The Hiding Place is a 1975 film based on the autobiographical novel The Hiding Place by Corrie ten Boom. The film recounts the ten Boom family's experiences in the Netherlands as they provide a hiding place for Jewish refugees during the Holocaust, which leads to their arrest and imprisonment in the Ravensbrück concentration camp.

It was directed by James F. Collier and stars Jeannette Clift as Corrie, Julie Harris as Betsie ten Boom, and Arthur O'Connell as Casper ten Boom in his final film appearance. It was produced by World Wide Pictures, the motion-picture ministry of the Billy Graham Evangelistic Association. The project originated after Graham's wife, Ruth Graham, met ten Boom in Switzerland and recommended her story to the book's eventual authors.

The film's 1975 world premiere at the Beverly Theatre was disrupted by a tear-gas canister marked with a swastika, and the premiere resumed the next day. For her performance, Clift received nominations for the Golden Globe Award for New Star of the Year – Actress and the BAFTA Award for Most Promising Newcomer to Leading Film Roles.

==Plot==
As the Nazis invade the Netherlands in 1940, Corrie (Jeannette Clift George) and the rest of her family bravely choose to open their home to Jews as a hiding place, trusting that God would help them to do this. A part of their home is specially remodeled by members of the Dutch resistance to form a hidden room that the Jews can escape to in the event of a Nazi raid. The family makes several mistakes, such as allowing the Jews to sing so loudly on one occasion that it disturbed the neighbors, but the Jews remained safely hidden. However, after the betrayal of a Dutch collaborator, the house is raided by Nazis on February 28, 1944, and the entire family and its friends are arrested. The house is thoroughly searched, but the Jews and the hiding place are never found by authorities.

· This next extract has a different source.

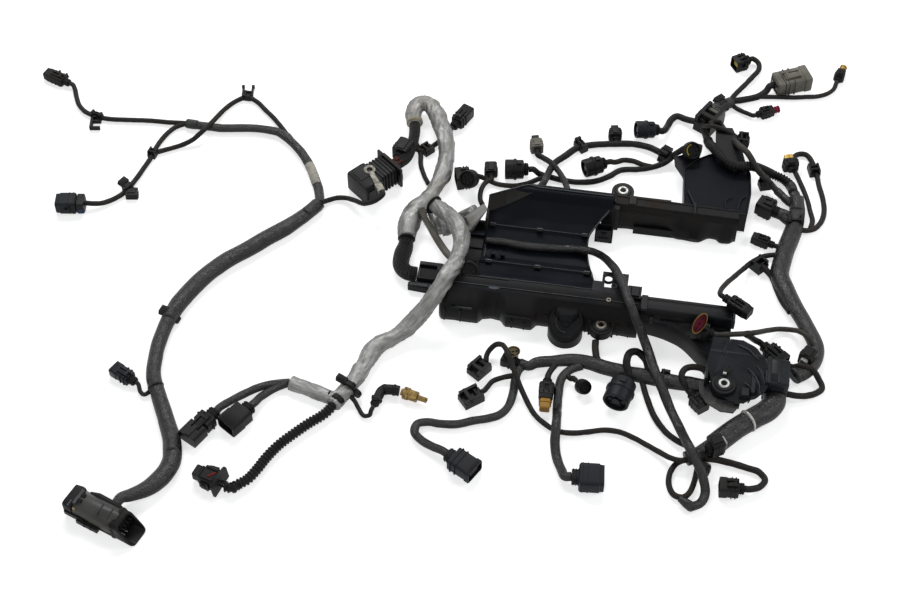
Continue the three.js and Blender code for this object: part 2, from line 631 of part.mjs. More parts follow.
function drum({ length, radius }) {
  const profile = [[0, 0], [radius * 0.55, 0], [radius * 0.55, length * 0.25], [radius * 0.86, length * 0.32],
    [radius * 0.86, length * 0.6], [radius, length * 0.62], [radius, length], [radius - shellWall, length],
    [radius - shellWall, length - grooveDepth], [radius - shellWall - grooveWidth, length - grooveDepth],
    [radius - shellWall - grooveWidth, length], [0, length]];
  const geometry = new THREE.LatheGeometry(profile.map(([r, h]) => new THREE.Vector2(r, h)), 12);
  geometry.rotateZ(-Math.PI / 2);
  geometry.translate(0, 0, radius);
  const latch = block(length * 0.3, length * 0.85, -radius * 0.3, radius * 0.3, radius, 2 * radius + latchHeight);
  return solidOf(geometry).add(latch);
}

function bush({ x, y, top }) {
  const body = post(bushRadius, x, y, top - 8, top).add(post(bushRadius + 1.5, x, y, top + bushClearance, top + 2));
  return body.add(post(bushRadius, x, y, top - 1, top + 1)).subtract(post(bushBore, x, y, top - 20, top + 20));
}

const bushHole = bushRadius + bushClearance;
const lugRadius = bushHole + lugWall;
const parts = {};

// Centre tray: a thin moulded trough on a rear wall, an end wall and a curved side wall
const trayTop = [[72, 48], [69, 51], [62, 51], [56, 40], [42, 25], [28, 19.5], [12, 16], [-14, 15], [-27, 20],
  [-48, 28], [-66, 40.5]];
const trayUnder = [[-66, 37], [-48, 24.5], [-28, 16.5], [-14, 11.5], [12, 12.5], [28, 15], [42, 20], [52, 30],
  [68, 44]];
const trayFront = ductBackFace + fitGap;
const trayPlan = [[trayLeft, trayFront], [0, trayFront], [-10, -27], [-18, 2], [-20, 27], [-8, 48],
  [trayRight, 57], [trayRight, 72], [-93, 72], [-103, 67], [trayLeft, 48]];
const trayShell = alongX([[72, 0], ...trayTop, ...trayUnder, [69, 0]], trayLeft - 5, trayRight + 5);
const trayBelow = alongX([[72, 0], ...trayTop, [-66, 0]], trayLeft - 5, trayRight + 5);
const trayRim = prism(trayPlan, -1, 60).subtract(prism(inset(trayPlan, 2.4), -2, 61));
const trayGap = block(trayLeft - 5, trayRight + 5, trayFront - 5, -50, -1, 25);
let tray = trayShell.intersect(prism(trayPlan, -1, 60)).add(trayRim.intersect(trayBelow).subtract(trayGap));
tray = tray.add(block(-14, 8, 40, 50, 0, 20));
for (const x of [trayLeft + 6, -75, -24]) {
  tray = tray.add(post(2.2, x, -28, 14, 22, 8)).add(post(2.2, x, 27, 14, 22, 8));
}
parts.center_tray = tray;

// Front duct: an inverted channel with moulded bulges, a round boss, the front lug and the left end plate
const ductSection = [[ductBackFace, 0], [ductBackFace, ductTop], [-84, ductTop], [-90, 36], [-95, 26], [-97, 10],
  [-95, 0], [-92, 0], [-94, 10], [-92, 25], [-87.5, 33.5], [-83, ductTop - wall],
  [ductBackFace - wall, ductTop - wall], [ductBackFace - wall, 0]];
let duct = alongX(ductSection, -174, rightDuctStart - fitGap);
duct = duct.add(prism([[-176, -90], [-172, -100], [-164, -103], [-136, -103], [-128, -97], [-128, -88],
  [-174, -86]], 0, 30));
duct = duct.add(prism([[-104, -90], [-100, -103], [-72, -103], [-66, -90]], 0, 24));
duct = duct.add(post(20, -31, -102, 0, 24)).subtract(
  post(15, -31, -102, 22.5, 26).subtract(post(11, -31, -102, 20, 28)));
duct = duct.add(block(3, 32, -68, -40, ductTop - wall, ductTop));
duct = duct.subtract(post(2.6, 8, -47, 30, 50, 10)).subtract(post(2.6, 18, -56, 30, 50, 10));
duct = duct.add(block(30, rightDuctStart - fitGap, -74, -56, ductTop - wall, ductTop + 4));
duct = duct.add(post(lugRadius, frontLug.x, frontLug.y, 0, frontLug.top));
duct = duct.subtract(post(lugRadius, frontLug.x, frontLug.y, frontLug.top, 36));
duct = duct.subtract(post(bushHole, frontLug.x, frontLug.y, -1, 40));
duct = duct.add(prism([[-207, -28], [-180, -28], [-162, -40], [-145, -44], [-145, -64], [-160, -70], [-190, -76],
  [-190, -68], [leftEnd, -68], [leftEnd, -60], [-207, -60]], 0, 10));
parts.front_duct = duct;

// Right duct: a shoulder that widens towards the front, under a narrow top channel
const shoulder = [[rightDuctStart, -68], [150, -68], [150, -131], [122, -129], [110, -113], [98, -100], [75, -91],
  [rightDuctStart, -86]];
const topStrip = [[rightDuctStart, -68], [153, -68], [153, -88], [rightDuctStart, -86]];
const rightShell = prism(shoulder, 0, shoulderTop).add(prism(topStrip, shoulderTop - 2, rightDuctTop));
const rightHollow = prism(inset(shoulder, wall), -1, shoulderTop - wall)
  .add(prism(inset(topStrip, wall), 10, rightDuctTop - wall));
parts.right_duct = rightShell.subtract(rightHollow)
  .add(block(60, 66, -92, -68, shoulderTop - 2, shoulderTop + 6))
  .add(post(6, 137, -118, shoulderTop - 1, shoulderTop + 3, 12));

// End bracket: a sloping plate on the bracket boss and the end box
const bracketPlan = [[130, -112], [158, -112], [175, -116], [192, -133], [197, -153], [190, -168],
  [163, frontEdge], [135, -170], [126, -143]];
const plateSlope = [[-100, 47.8], [-190, 19], [-190, 19 - wall], [-100, 47.8 - wall]];
let bracket = prism(bracketPlan, 0, 60).intersect(alongX(plateSlope, 100, 220));
bracket = bracket.add(post(lugRadius, bracketLug.x, bracketLug.y, 0, bracketLug.top));
bracket = bracket.subtract(post(lugRadius + 1, bracketLug.x, bracketLug.y, bracketLug.top, 60));
bracket = bracket.subtract(post(bushHole, bracketLug.x, bracketLug.y, -1, 60));
const endBox = [[190, -123], [190, -158], [rightEnd, -158], [rightEnd, -123]];
bracket = bracket.add(prism(endBox, 0, 35).subtract(prism(inset(endBox, wall), -1, 35 - wall)));
parts.end_bracket = bracket.add(block(128, 132, -158, -140, 22, 34));

// Rear duct: an inverted channel with the rear lug
const rearSection = [[63, 0], [66, 40], [80, 40], [80, 0], [77, 0], [77, 37], [68.7, 37], [66, 0]];
const rearStart = trayRight + fitGap;
let rear = alongX(rearSection, rearStart, 149);
rear = rear.subtract(alongX([[60, -1], [72, -1], [72, 14], [60, 10]], 118, 150));
rear = rear.add(prism([[24, 58], [40, 55], [74, 55], [88, 59], [88, 66], [24, 66]], 0, 16));
rear = rear.add(block(rearLug.x - 9, rearLug.x + 9, 78, 92, rearLug.top - 7, rearLug.top));
rear = rear.subtract(block(rearStart - 20, rearStart, 60, 80.1, -1, 60));
rear = rear.add(post(lugRadius, rearLug.x, rearLug.y, 0, rearLug.top));
parts.rear_duct = rear.subtract(post(bushHole, rearLug.x, rearLug.y, -1, 60));

// Rear panel: a shallow cover open below, with a raised rim
const panelPlan = [[86, 80 + fitGap], [158, 80 + fitGap], [161, 116], [159, 152], [148, 172], [132, backEdge], [112, 178],
  [95, 165], [82, 147], [84, 110]];
const panelOuter = [[80, 0], [80, 32], [190, 21], [190, 0]];
const panelInner = [[80, -1], [80, 32 - wall], [190, 21 - wall], [190, -1]];
const panelDish = [[80, 31], [80, 40], [190, 40], [190, 20]];
const panelSolid = prism(panelPlan, 0, 60).intersect(alongX(panelOuter, 70, 170));
const panelHollow = prism(inset(panelPlan, wall), -1, 60).intersect(alongX(panelInner, 70, 170));
parts.rear_panel = panelSolid.subtract(panelHollow)
  .subtract(prism(inset(panelPlan, 4), 0, 60).intersect(alongX(panelDish, 70, 170)));

parts.front_bush = bush(frontLug);
parts.rear_bush = bush(rearLug);
parts.bracket_bush = bush(bracketLug);

// Looms: the cords of each are joined with the small clips and plugs they carry
for (const [name, members] of Object.entries(looms)) {
  let loom = members.map((member) => cord(routes[member])).reduce((all, next) => all.add(next));
  for (const { x, y, yaw, length, width, bottom, top } of clips[name] ?? []) {
    loom = loom.add(moved(block(-length / 2, length / 2, -width / 2, width / 2, bottom, top), x, y, 0, yaw));
  }
  parts[name] = loom;
}

for (const [name, spec] of Object.entries(plugs)) {
  const { x, y, z, yaw } = seat(spec);
  parts[name] = moved(plug(spec), x, y, z, yaw);
}
for (const [name, spec] of Object.entries(drums)) {
  const { x, y, z, yaw } = seat(spec);
  parts[name] = moved(drum(spec), x, y, z, yaw);
}

// Big plug: a long cover whose cable enters from the side, with a lever end, a side bar and an open shroud
const cover = alongX([[-14, 4], [-11, 0], [11, 0], [14, 4], [14, 18], [9, 26], [-9, 26], [-14, 18]], 0, 58);
const shroud = alongX(section(25, 23, 1), 57, 84).subtract(alongX(section(20, 18, 3.5), 70, 85));
const lever = alongX(section(33, 15, 5), 3, 9).add(block(-3, 4, -12, 12, 6, 20));
const sideBar = block(16, 42, -18, -13, 3, 9);
parts.big_plug = moved(cover.add(shroud).add(lever).add(sideBar).subtract(block(12, 16, -15, -4, 18, 27)),
  -509, -402, 0, -20);

// Box connector: a ribbed box behind a wide flange
let box = alongX(section(32, 26, 2), 10, 62).add(alongX(section(20, 20, 5), 0, 12));
box = box.add(alongX(section(44, 30, 0), 10, 13));
for (const x of [24, 36]) {
  box = box.add(alongX(section(34, 28, 0.8), x, x + 4));
}
parts.box_connector = moved(box.subtract(ringGroove(32, 30, 62)), -258.3, 109.7, 0, 230);

// Ring eyelet: a flat tab with a ring, lying on the box connector
const eyelet = post(7, 37, 0, 29.2, 31.2).add(block(3, 34, -3, 3, 29.2, 31.2)).add(block(0, 12, -4, 4, 28, 32.4))
  .subtract(post(3.6, 37, 0, 20, 40));
parts.ring_eyelet = moved(eyelet, -266.2, 50.3, 0, 123);

// Elbow connector and the brass sensor that screws into it
const elbowHeight = 7;
const elbow = alongX(section(11, 11, 1.5), 0, 27).add(moved(alongX(section(13, 13, 0.5), 0, 24), 27, 4, 0, -82));
parts.elbow_connector = moved(elbow, -223.9, -236.7, 0, 77);
const sensorProfile = [[0, 0], [4, 0], [4, 3], [7, 3], [7, 9], [6, 9], [6, 19], [3, 20], [3, 30], [0, 31]];
const sensor = new THREE.LatheGeometry(sensorProfile.map(([r, h]) => new THREE.Vector2(r, h)), 12);
sensor.rotateZ(-Math.PI / 2);
sensor.translate(0, 0, elbowHeight);
parts.brass_sensor = moved(solidOf(sensor), -196.9, -211.7, 0, -14);

const colours = {
  housing: 0x17181c, loom: 0x141416, sleeve: 0x9a9b98, hose: 0x4b463f, plug: 0x101113, metal: 0xb08d4a,
  steel: 0xb4b6b8, tan: 0x9c8b6e, grey: 0x6a6a60,
};
const finishes = {
  center_tray: 'housing', front_duct: 'housing', right_duct: 'housing', end_bracket: 'housing',
  rear_duct: 'housing', rear_panel: 'housing', upper_sleeve: 'sleeve', long_sleeve: 'sleeve',
  ribbed_hose: 'hose', front_bush: 'steel', rear_bush: 'steel', bracket_bush: 'steel', ring_eyelet: 'steel',
  brass_sensor: 'metal', beige_plug: 'tan', grey_connector: 'grey',
};

const harness = new THREE.Group();
harness.name = 'wiring_harness';
for (const [name, solid] of Object.entries(parts)) {
  const finish = finishes[name] ?? (looms[name] ? 'loom' : 'plug');
  const metalness = finish === 'steel' || finish === 'metal' || finish === 'sleeve' ? 0.8 : 0;
  const material = new THREE.MeshStandardMaterial({ color: colours[finish], roughness: 0.5, metalness });
  material.name = finish;
  const mesh = new THREE.Mesh(geometryOf(solid), material);
  mesh.name = name;
  harness.add(mesh);
}

export default harness;
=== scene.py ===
import bpy
import math
import numpy as np
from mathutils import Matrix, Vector

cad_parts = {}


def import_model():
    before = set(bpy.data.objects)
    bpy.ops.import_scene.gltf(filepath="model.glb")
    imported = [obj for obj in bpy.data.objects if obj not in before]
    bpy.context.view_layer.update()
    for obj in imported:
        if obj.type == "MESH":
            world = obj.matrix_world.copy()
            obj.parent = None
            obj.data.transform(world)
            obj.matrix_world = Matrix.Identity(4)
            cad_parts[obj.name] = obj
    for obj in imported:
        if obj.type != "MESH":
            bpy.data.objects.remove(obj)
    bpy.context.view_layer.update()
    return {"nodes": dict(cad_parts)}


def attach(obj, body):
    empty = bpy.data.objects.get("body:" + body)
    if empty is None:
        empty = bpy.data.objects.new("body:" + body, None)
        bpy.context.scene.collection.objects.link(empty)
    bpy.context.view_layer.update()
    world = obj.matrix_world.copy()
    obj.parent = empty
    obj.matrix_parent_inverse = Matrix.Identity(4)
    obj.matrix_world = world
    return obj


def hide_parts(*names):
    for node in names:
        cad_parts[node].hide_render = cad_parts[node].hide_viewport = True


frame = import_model()
mm = 0.001

# Camera, set to the photo's view
cameraData = bpy.data.cameras.new("camera")
cameraData.lens = 70
cameraData.sensor_width = 36
cameraData.sensor_fit = "HORIZONTAL"
cameraData.clip_end = 20
camera = bpy.data.objects.new("camera", cameraData)
bpy.context.collection.objects.link(camera)
cameraSpot = Vector((0.02862, -1.28416, 1.57602))
cameraAim = Vector((-0.164, -0.068, 0.0))
camera.location = cameraSpot
camera.rotation_euler = (cameraAim - cameraSpot).to_track_quat("-Z", "Y").to_euler()
bpy.context.scene.camera = camera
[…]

Corrie's father, Casper, dies before he reaches the concentration camp, and Corrie worries that she will never see her home again. The Nazis send Corrie and her sister, Betsie (Julie Harris), to the Ravensbrück concentration camp, Germany, for hiding Jews in their home. At the concentration camp, Betsie encourages Corrie to remain hopeful that God will rescue them from the brutalities they experience.

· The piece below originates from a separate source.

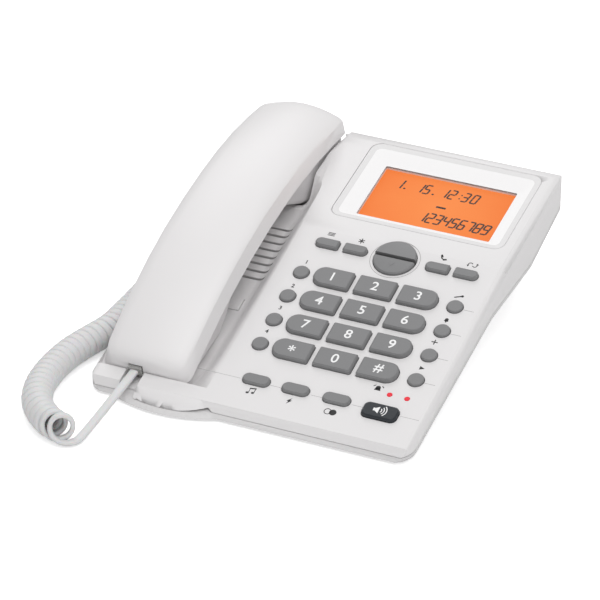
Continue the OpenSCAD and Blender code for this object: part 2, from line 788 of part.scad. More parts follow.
// A tray with bevelled lower edges, which flatten where the tray is shallow
function front_section(i, t) = let (y = front_y_list[i], z1 = parting_z(y) - front_gap
        + (t > 0 ? 2 : 0),
    z0 = min(front_bottom[i] + t, z1 - 1), a = front_hw[i] - t,
    b = min(low_hw(y, 0) - 2.4, 22.4) - t, r = 2.4,
    c1 = min(r + 0.8, 0.7 * (z1 - z0)), c2 = min(0.8, 0.2 * (z1 - z0)))
    [[-b, z1], [-a - 0.4, z0 + c1], [-a + 0.6, z0 + c2], [-a + r, z0],
     [a - r, z0], [a - 0.6, z0 + c2], [a + 0.4, z0 + c1], [b, z1]];
module handset_front_solid(t) {
    m = len(front_y_list) - 1;
    loft([for (i = [0:m])
        let (y = station(front_y_list[i], front_y_list[0], front_y_list[m], t))
            [for (p = front_section(i, t)) [p[0], y, p[1]]]]);
}
// Height of the inner shell's outside at a distance y from the handset's front
function grip_z(y) = lookup(y, [for (i = [0:len(front_bottom) - 1])
    [front_y_list[i], front_bottom[i]]]) + 0.2;
ear_y = place(178);
mouth_y = 30;
module sound_holes(y, z, r, n) {
    for (k = [0:n - 1], q = [0:max(0, k * 6 - 1)])
        translate([k * r * cos(60 * q / max(1, k)), y + k * r * sin(60 * q / max(1, k)), z])
            cylinder(h = 8, d = 1.8);
}
module handset_front() {
    color("whitesmoke") on_handset() difference() {
        union() {
            difference() {
                handset_front_solid(0);
                handset_front_solid(handset_wall);
            }
            intersection() {
                for (y = handset_screw_y) translate([0, y, -30])
                    cylinder(h = 30 + parting_z(y) - 2.6, d = 8);
                handset_front_solid(handset_wall / 2);
            }
        }
        for (y = handset_screw_y) translate([0, y, -30]) {
            cylinder(h = 60, d = 3);
            cylinder(h = 30 + grip_z(y) + 2.5, d = 5.6);
        }
        sound_holes(ear_y, ear_floor - 2, 4, 3);
        sound_holes(mouth_y, -17, 4, 2);
    }
}
module earpiece_capsule() {
    color("dimgray") on_handset() translate([0, ear_y, ear_floor + handset_wall + 0.5])
        cylinder(h = 8, d = earpiece_d);
}
module handset_microphone() {
    color("dimgray") on_handset() translate([0, mouth_y, -11.4]) cylinder(h = 5, d = 9.6);
}
module handset_weight() {
    color("silver") on_handset() translate([-12, half - 12.5, 2]) cube([24, 26, 5]);
}
module handset_jack() {
    color("black") on_handset() translate([jack_x, 3.2, plug_z]) difference() {
        translate([-plug_w / 2 - 1.4, 0, -plug_h / 2 - 1]) cube([plug_w + 2.8, 12, plug_h + 2]);
        translate([-plug_w / 2 - 0.2, -1, -plug_h / 2 - 0.2])
            cube([plug_w + 0.4, 10, plug_h + 0.4]);
    }
}
module handset_screws() {
    color("silver") on_handset() for (y = handset_screw_y)
        translate([0, y, grip_z(y) + 0.9]) {
            cylinder(h = 1.6, d = 5);
            cylinder(h = parting_z(y) + 4 - grip_z(y), d = 2.36);
        }
}

// ---- handset cord ----------------------------------------------------------
coil_route = [[-74, -153, 8.5], [-86, -148, 8.2], [-98, -137, 8.2], [-105, -122, 8.2],
    [-107.5, -104, 8.2], [-106.5, -86, 8.2], [-103, -71, 8.2], [-99, -56, 8.2],
    [-98, -38, 8.2], [-98, -18, 8.2], [-98, 2, 8.2], [-99, 22, 8.2]];
tail_route = [[-66, -93.6, 11], [-66, -99, 9.3], [-65.8, -106, 7.3], [-65.4, -114, 5.3],
    [-65, -124, 3.4], [-64.8, -134, 2], [-64.6, -143, 1.5], [-65, -149, 1.5],
    [-66.6, -154, 1.6], [-70.2, -156.4, 2.2], [-74.4, -155, 2.8]];
base_route = [[-99.05, 22.3, 8.2], [-100, 30, 8.4], [-102, 40, 9.4], [-104.5, 50, 10.8],
    [-105.4, 56, 11.6], [-103, 61.2, 12], [-96.4, 62, 12]];
function tangent(p, i) = let (a = p[max(0, i - 1)], b = p[min(len(p) - 1, i + 1)]) unit(b - a);
module tube(p, ra, rb, n) {
    loft([for (i = [0:len(p) - 1]) let (t = tangent(p, i),
        h = unit(cross([0, 0, 1], t)), v = cross(t, h))
        [for (k = [0:n - 1]) let (a = -360 * k / n) p[i] + ra * cos(a) * h + rb * sin(a) * v]]);
}
module cord_coil() {
    color("lightgray") tube(coil_route, coil_d / 2, coil_d / 2, 12);
}
module cord_tail() {
    color("lightgray") tube(tail_route, cord_w / 2, cord_t / 2, 8);
}
module cord_base_tail() {
    color("lightgray") tube(base_route, cord_w / 2, cord_t / 2, 8);
}
module handset_plug() {
    color("white") on_handset() translate([jack_x - plug_w / 2, -2, plug_z - plug_h / 2])
        cube([plug_w, 13.2, plug_h]);
}
module base_plug() {
    color("white") translate([tub_x[0] - 7.65, jack_cord_y - 3.8, jack_cord_z - 3])
        cube([14, 7.6, 6]);
}

upper_housing();
lower_housing();
display_lens();
display_glass();
display_backlight();
main_board();
keypad_mat();
loudspeaker();
handsfree_microphone();
status_leds();
hook_tab();
hook_switch_board();
hook_plunger();
handset_cord_jack();
line_jack();
battery_door();
rubber_feet();
housing_screws();
handset_back();
handset_front();
earpiece_capsule();
handset_microphone();
handset_weight();
handset_jack();
handset_screws();
handset_plug();
cord_tail();
cord_coil();
cord_base_tail();
base_plug();
for (i = [0:11]) number_key(i);
for (i = [0:3]) round_key(memory_x, i);
for (i = [0:3]) round_key(side_x, i);
bar_key(0);  // menu_key
bar_key(1);  // select_key
nav_key(1);  // nav_up_key
nav_key(-1);  // nav_down_key
bar_key(2);  // redial_key
bar_key(3);  // call_back_key
function_key(0);  // melody_key
function_key(1);  // flash_key
function_key(2);  // mute_key
speaker_key();
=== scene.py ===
"""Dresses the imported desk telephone: smooth housings, keys with figures, a lit
display, sockets with contacts and the curly handset cord. Every piece rides on
its body of the frame, in metres, in the frame's own axes."""

import json
import logging
import math
from dataclasses import dataclass, field
from enum import Enum

import bmesh
import bpy
from mathutils import Matrix, Vector

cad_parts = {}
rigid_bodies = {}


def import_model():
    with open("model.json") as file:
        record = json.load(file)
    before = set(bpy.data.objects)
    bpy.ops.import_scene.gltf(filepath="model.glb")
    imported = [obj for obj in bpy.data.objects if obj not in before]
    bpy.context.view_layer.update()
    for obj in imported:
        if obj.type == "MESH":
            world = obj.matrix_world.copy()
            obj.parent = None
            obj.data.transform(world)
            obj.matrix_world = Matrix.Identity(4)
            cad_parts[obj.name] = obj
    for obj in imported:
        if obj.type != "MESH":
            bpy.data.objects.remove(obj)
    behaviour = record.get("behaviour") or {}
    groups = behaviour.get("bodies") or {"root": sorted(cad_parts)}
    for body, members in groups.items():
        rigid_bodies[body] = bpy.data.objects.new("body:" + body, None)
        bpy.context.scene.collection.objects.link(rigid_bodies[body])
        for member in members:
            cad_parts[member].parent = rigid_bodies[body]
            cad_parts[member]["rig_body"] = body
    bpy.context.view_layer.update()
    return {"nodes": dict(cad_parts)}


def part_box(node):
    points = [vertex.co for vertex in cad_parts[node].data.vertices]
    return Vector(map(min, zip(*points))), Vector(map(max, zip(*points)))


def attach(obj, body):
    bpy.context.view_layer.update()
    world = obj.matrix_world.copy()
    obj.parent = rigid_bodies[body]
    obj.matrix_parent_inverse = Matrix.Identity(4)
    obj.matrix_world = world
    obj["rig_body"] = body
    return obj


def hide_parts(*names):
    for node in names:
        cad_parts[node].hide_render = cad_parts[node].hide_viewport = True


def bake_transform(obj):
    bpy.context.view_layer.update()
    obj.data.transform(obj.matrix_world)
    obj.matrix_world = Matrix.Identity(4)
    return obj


LOG = logging.getLogger("desk_telephone")
MM = 0.001
Point2 = tuple[float, float]
Point3 = tuple[float, float, float]


# ---- frames ------------------------------------------------------------------
@dataclass(frozen=True)
class Slope:
    """A sloping plane: x stays, s runs up the slope, f stands out of it, in mm."""

    y: float
    z: float
    tilt: float

    def point(self, x: float, s: float, f: float) -> Vector:
        """Gives the place of a point on the slope.

        Args:
            x: distance to the right, in mm.
            s: distance up the slope, in mm.
            f: height above the slope, in mm.

        Returns:
            The point in the frame, in metres.
        """
        c, n = math.cos(math.radians(self.tilt)), math.sin(math.radians(self.tilt))
        return Vector((x, self.y + s * c - f * n, self.z + s * n + f * c)) * MM

    def matrix(self, x: float, s: float, f: float) -> Matrix:
        """Gives the matrix that lays a drawing in mm on the slope.

        Args:
            x: place of the drawing's middle to the right, in mm.
            s: place of the drawing's middle up the slope, in mm.
            f: height above the slope, in mm.

        Returns:
            A matrix from drawing millimetres to the frame's metres.
        """
        turn = Matrix.Rotation(math.radians(self.tilt), 4, "X")
        return Matrix.Translation(self.point(x, s, f)) @ turn @ Matrix.Scale(MM, 4)


FACE = Slope(-99.8445, 8.5, 16.7)
DISPLAY = Slope(23.9058, 45.6268, 11.7)
KEYPAD_X = 29.4
KEY_ROW_S = 79.2
PRINT_RISE = 0.02


# ---- finishes ------------------------------------------------------------------
def bare_material(name: str) -> tuple[bpy.types.Material, bpy.types.NodeTree, bpy.types.Node]:
    """Makes a material with its nodes at their defaults.

    Args:
        name: name of the material.

    Returns:
        The material, its node tree and its main shader.
    """
    made = bpy.data.materials.new(name)
    made.use_nodes = True
    return made, made.node_tree, made.node_tree.nodes["Principled BSDF"]


class Grain(Enum):
    """How a moulded surface was textured in its tool."""

    SATIN = 0.10
    SPARK = 0.22
    POLISHED = 0.02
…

With little food, constant work and brutal treatment, the women suffer constantly, and Betsie dies. Ultimately, Corrie leaves the camp in December 1944 through what is discovered years later to have been a clerical error, as everyone else in her group of prisoners was exterminated by poison gas the next month (January 1945). Her life after the ordeal was dedicated to showing that Jesus's love is greater than the deepest pit of humanity.

==Cast==
- Jeannette Clift as Corrie ten Boom
- Julie Harris as Betsie ten Boom
- Arthur O'Connell as Casper ten Boom a.k.a. "Papa"
- Robert Rietti as Willem ten Boom
- Pamela Sholto as Tine
- Paul Henley as Peter ten Boom
- Richard Wren as Kik ten Boom
- Broes Hartman as Dutch Policeman
- Lex van Delden as Young German Officer
- Tom van Beek as Dr. Heemstra
- Nigel Hawthorne as Pastor De Ruiter
- John Gabriel as Professor Zeiner
- Edward Burnham as Underground Leader
- Cyril Shaps as Building Inspector Smit
- Forbes Collins as Mason Smit
- Eileen Heckart as	Katje
- Carol Gillies as The Prison Matron a.k.a. "The Snake"

==Production==
The film was produced by World Wide Pictures, the motion-picture ministry of the Billy Graham Evangelistic Association. According to Billy Graham's autobiography, his wife, Ruth Graham, met Corrie ten Boom in Switzerland and was so impressed by her story that she recommended it to authors John and Elizabeth Sherrill. The Sherrills subsequently co-wrote the book The Hiding Place with ten Boom.

==Release==
The film's 1975 world premiere at the Beverly Theatre in Beverly Hills, California, was disrupted when a tear gas canister marked with a swastika was thrown into the theater, forcing the crowd to evacuate. Billy Graham held an impromptu street meeting while police and fire departments investigated. At a reception later that evening, Corrie ten Boom commented on the incident, stating, "What we have to do is love these people who hate us—love them, pray for them. These people are wounded people who have hate in their hearts." Graham later noted that the "furor over the tear-gas canister created enormous interest in the film", which premiered successfully the following night. It became the most widely seen motion picture produced by World Wide Pictures.

==Reception==
The New York Times critic Vincent Canby described the film as "pious" and noted that the performers' "Dutch accents sound quite Swedish on occasion".

For her performance as Corrie ten Boom, Jeannette Clift (credited as Jeanette Clift George) received nominations for the Golden Globe Award for New Star of the Year – Actress in 1976 and the BAFTA Award for Most Promising Newcomer to Leading Film Roles in 1978.